Karen Fellabam, from the Manchester area of Pittsburgh, came to see Smith for the fourth time after a friend surprised her with tickets. Prior to this event, Fellabam said she had only seen Smith in concert, so this venue was an entirely different performance.

“Every time I see her, it’s something different,” Fellabam said.

Accompanied by bandmate Tony Shanahan on the piano and guitar, Smith performed various songs from her career as a punk and folk rock musician, including “My Blakean Year,” “Wing,” “Beneath the Southern Cross,” “Dancing Barefoot,” and her biggest hit, “Because the Night.”

Tony Coccagno, a resident of the Friendship neighborhood of Pittsburgh, called her performance a “treat.”

“I’ve been a Patti Smith fan all my life … my favorite part was the way that the music was intertwined with the story,” Coccagno said.

At the end of the lecture, she surprised the audience, most of whom were already on their way out, with an encore. She encouraged people to remain standing, and left fans with the last message to remember to vote before performing her song, “People Have the Power.”

The crowd erupted especially during this performance when Smith sang the lyric “[People have the power] to wrestle the world from fools.”
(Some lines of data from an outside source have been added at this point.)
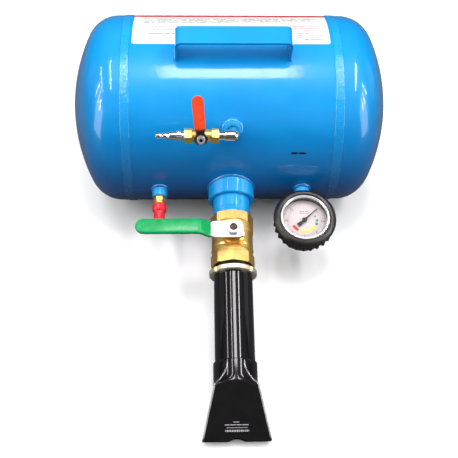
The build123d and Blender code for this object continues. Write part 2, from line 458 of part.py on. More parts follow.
socket = Rot(-90, 0, 0) * (cyl(THREAD_R, 38.5, GAUGE_OUT + 3.0) + box(-7, 7, -7, 7, 33.9, 39.6) + cyl(5.5, 29.9, 35) + cyl(3.6, 26, 31))
socket += box(-5.5, 5.5, 20.0, 27.0, -7.4, 1.6)
socket -= Rot(-90, 0, 0) * cyl(1.6, 27, 70)
nodes["gauge_socket"] = G * socket
# pressure element: flattened tube bent through three quarters of a turn from the socket block
b_path = CenterArc((0, 0), 24.6, 90 - 14.5, -248.5)
b_sec = Plane(origin=b_path @ 0, x_dir=(0, 0, 1), z_dir=b_path % 0) * (Ellipse(3.0, 1.3) - Ellipse(2.5, 0.85))
tube_ = Pos(0, 0, -2.9) * sweep(b_sec, path=b_path)
nodes["gauge_bourdon_tube"] = G * tube_
boot = rev((0, -17.0), (31.0, -17.0), (33.5, -15.6), (36.6, -4.2), (36.9, 5.5), (38.2, 6.4), (39.7, 8.4), (40.4, 11.4), (39.8, 14.4), (37.8, 16.9), (35.4, 18.0), (33.2, 17.8),
           (31.5, 16.5), (31.5, 16.0), (33.1, 15.7), (33.1, 7.9), (31.6, 7.9), (31.6, -14.1), (0, -14.1))
boot -= rev((0, -30), (10, -30), (10, -10), (0, -10))
for k in range(26):
    a = 360.0 / 26 * k + 3.0
    if abs((a - 90 + 180) % 360 - 180) < 18:
        continue
    boot += Rot(0, 0, a) * (Pos(37.0, 0, -3.0) * Cylinder(2.7, 10.5, align=MIN3))
boot -= Rot(-90, 0, 0) * (box(-7.3, 7.3, -7.3, 7.3, 31, 50))
nodes["gauge_boot"] = G * boot

# ---------------------------------------------------------------- lay the assembly down as it rests, origin under the middle of its footprint
LIFT = RO + BEAD_H
arm, drop = RO + SQUARE_AT, SR
REST_TILT = math.degrees(math.asin(LIFT / math.hypot(arm, drop)) - math.atan2(drop, arm))   # degrees, barrel below level
TILT = Rot(REST_TILT, 0, 0)
y_front = -((RO + LIP_AT) * math.cos(math.radians(REST_TILT)) + LIP_HALF_H * math.sin(math.radians(REST_TILT)))
y_back = RO + BEAD_H
Y0 = (y_front + y_back) / 2
REST = Pos(0, -Y0, LIFT) * TILT


def main():
    os.makedirs("parts", exist_ok=True)
    lo = [1e9] * 3
    hi = [-1e9] * 3
    for name, shape in nodes.items():
        items = shape if isinstance(shape, list) else [shape]
        solids = []
        for it in items:
            solids += list((REST * it).solids())
        out = solids[0] if len(solids) == 1 else Compound(children=solids)
        out.label = name
        bb = out.bounding_box()
        for k, (a, b) in enumerate(zip(tuple(bb.min), tuple(bb.max))):
            lo[k], hi[k] = min(lo[k], a), max(hi[k], b)
        export_step(out, f"parts/{name}.step")
    print("nodes", len(nodes), "low", [round(v, 3) for v in lo], "high", [round(v, 3) for v in hi], "shift", round(-Y0, 4), LIFT, "tilt", round(REST_TILT, 5))


main()
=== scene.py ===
"""Looks for the air receiver tank: procedural materials, detailed welds, nozzle, sleeves, label and dial, lights and camera."""
import bpy, bmesh, math, random
from mathutils import Vector, Matrix, noise


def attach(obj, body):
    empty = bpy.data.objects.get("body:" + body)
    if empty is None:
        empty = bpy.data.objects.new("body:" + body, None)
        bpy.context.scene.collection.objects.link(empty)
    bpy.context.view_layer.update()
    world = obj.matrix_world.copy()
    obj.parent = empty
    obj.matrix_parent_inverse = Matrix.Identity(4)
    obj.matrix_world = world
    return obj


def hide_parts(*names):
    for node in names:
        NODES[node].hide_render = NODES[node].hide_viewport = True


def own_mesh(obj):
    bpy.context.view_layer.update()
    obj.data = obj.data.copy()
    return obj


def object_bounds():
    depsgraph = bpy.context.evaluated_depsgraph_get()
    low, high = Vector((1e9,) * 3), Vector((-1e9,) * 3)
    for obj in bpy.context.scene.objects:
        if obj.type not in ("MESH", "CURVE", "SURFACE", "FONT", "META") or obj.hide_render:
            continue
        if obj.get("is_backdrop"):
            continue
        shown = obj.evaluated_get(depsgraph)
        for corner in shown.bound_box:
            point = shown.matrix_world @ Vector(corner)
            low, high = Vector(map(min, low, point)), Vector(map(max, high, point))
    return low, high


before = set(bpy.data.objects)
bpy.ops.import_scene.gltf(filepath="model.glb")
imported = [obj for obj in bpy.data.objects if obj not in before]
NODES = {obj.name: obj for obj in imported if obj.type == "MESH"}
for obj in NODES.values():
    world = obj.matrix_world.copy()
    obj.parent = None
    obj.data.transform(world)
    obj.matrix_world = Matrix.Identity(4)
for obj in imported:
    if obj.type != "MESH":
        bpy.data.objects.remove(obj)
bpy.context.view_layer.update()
random.seed(11)
scene = bpy.context.scene

TILT = math.radians(14.85871)
CT, ST = math.cos(TILT), math.sin(TILT)
RO = 125.0


def D(x, y, z):
    """Design frame in mm to the row frame in m."""
    return Vector((x, y * CT - z * ST + 156.0608, y * ST + z * CT + 126.2)) / 1000


def V(x, w, v):
    """Along the tank, across, and out along the barrel from the tank's skin."""
    return D(x, -(RO + v), w)


# ------------------------------------------------------------------ materials
class Mat:
    def __init__(self, name, **inputs):
        self.m = bpy.data.materials.new(name)
        self.m.use_nodes = True
        self.t = self.m.node_tree
        self.t.nodes.clear()
        self.out = self.t.nodes.new("ShaderNodeOutputMaterial")
        self.b = self.t.nodes.new("ShaderNodeBsdfPrincipled")
        self.t.links.new(self.b.outputs[0], self.out.inputs[0])
        for k, v in inputs.items():
            self.b.inputs[k.replace("_", " ")].default_value = v
        self.co = self.t.nodes.new("ShaderNodeTexCoord")

    def node(self, kind, inputs=None, **props):
        n = self.t.nodes.new(kind)
        for k, v in props.items():
            setattr(n, k, v)
        for k, v in (inputs or {}).items():
            self.put(n.inputs[k], v)
        return n

    def put(self, socket, v):
        if isinstance(v, bpy.types.NodeSocket):
            self.t.links.new(v, socket)
        else:
            socket.default_value = v

    def noise(self, scale, detail=3.0, rough=0.5, vec=None, distortion=0.0):
        n = self.node("ShaderNodeTexNoise")
        n.inputs["Scale"].default_value = scale
        n.inputs["Detail"].default_value = detail
        n.inputs["Roughness"].default_value = rough
        n.inputs["Distortion"].default_value = distortion
        self.t.links.new(vec or self.co.outputs["Object"], n.inputs["Vector"])
        return n.outputs["Fac"]

    def stretched(self, sx, sy, sz, rot=(0, 0, 0)):
        n = self.node("ShaderNodeMapping")
        n.inputs["Scale"].default_value = (sx, sy, sz)
        n.inputs["Rotation"].default_value = rot
        self.t.links.new(self.co.outputs["Object"], n.inputs["Vector"])
        return n.outputs[0]

    def ramp(self, fac, *stops):
        n = self.node("ShaderNodeValToRGB")
        e = n.color_ramp.elements
        while len(e) < len(stops):
            e.new(0.5)
        for i, (p, c) in enumerate(stops):
            e[i].position = p
            e[i].color = (*c, 1.0) if len(c) == 3 else c
        self.t.links.new(fac, n.inputs["Fac"])
        return n.outputs["Color"]

    def range(self, fac, a, b, lo=0.3, hi=0.7):
        n = self.node("ShaderNodeMapRange")
        n.inputs["From Min"].default_value, n.inputs["From Max"].default_value = lo, hi
        n.inputs["To Min"].default_value, n.inputs["To Max"].default_value = a, b
        self.t.links.new(fac, n.inputs["Value"])
        return n.outputs[0]

    def math(self, op, a, b=0.0, clamp=False):
        n = self.node("ShaderNodeMath", operation=op, use_clamp=clamp)
        self.put(n.inputs[0], a)
        self.put(n.inputs[1], b)
        return n.outputs[0]

    def mix(self, fac, a, b, mode="MIX"):
        n = self.node("ShaderNodeMix", data_type="RGBA", blend_type=mode)
        self.put(n.inputs[0], fac)
        self.put(n.inputs[6], a)
        self.put(n.inputs[7], b)
        return n.outputs[2]

    def colour(self, socket):
        self.t.links.new(socket, self.b.inputs["Base Color"])

    def rough(self, socket):
        self.t.links.new(socket, self.b.inputs["Roughness"])

    def bumps(self, *layers, bevel=0.0):
        """layers of (height socket, distance in m, strength); bevel rounds the look of hard edges."""
        last = None
        if bevel:
            n = self.node("ShaderNodeBevel", samples=4)
            n.inputs["Radius"].default_value = bevel
            last = n.outputs[0]
        for h, dist, strength in layers:
            n = self.node("ShaderNodeBump")
            n.inputs["Distance"].default_value = dist
            n.inputs["Strength"].default_value = strength
            self.t.links.new(h, n.inputs["Height"])
            if last:
                self.t.links.new(last, n.inputs["Normal"])
            last = n.outputs[0]
        if last:
            self.t.links.new(last, self.b.inputs["Normal"])
        return last


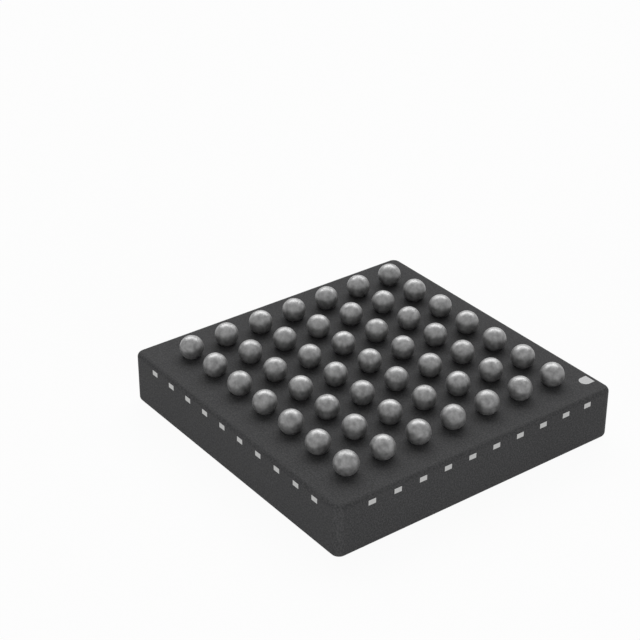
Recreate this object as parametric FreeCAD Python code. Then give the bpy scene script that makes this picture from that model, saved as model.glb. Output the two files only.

Spencer Kingman, a Swissvale resident, said he became a Patti Smith fan because of her music. He said he learned about her as a teenager when she sang on an R.E.M. song, “E-Bow the Letter.” Seeing Smith perform her 1996 hit “Beneath the Southern Cross” live was a highlight for him.

Like Fellabam, this was also Kingman’s fourth time seeing Smith live — and he has watched her change over the years.

“It was interesting to see her older, a little absentminded,” Kingman said.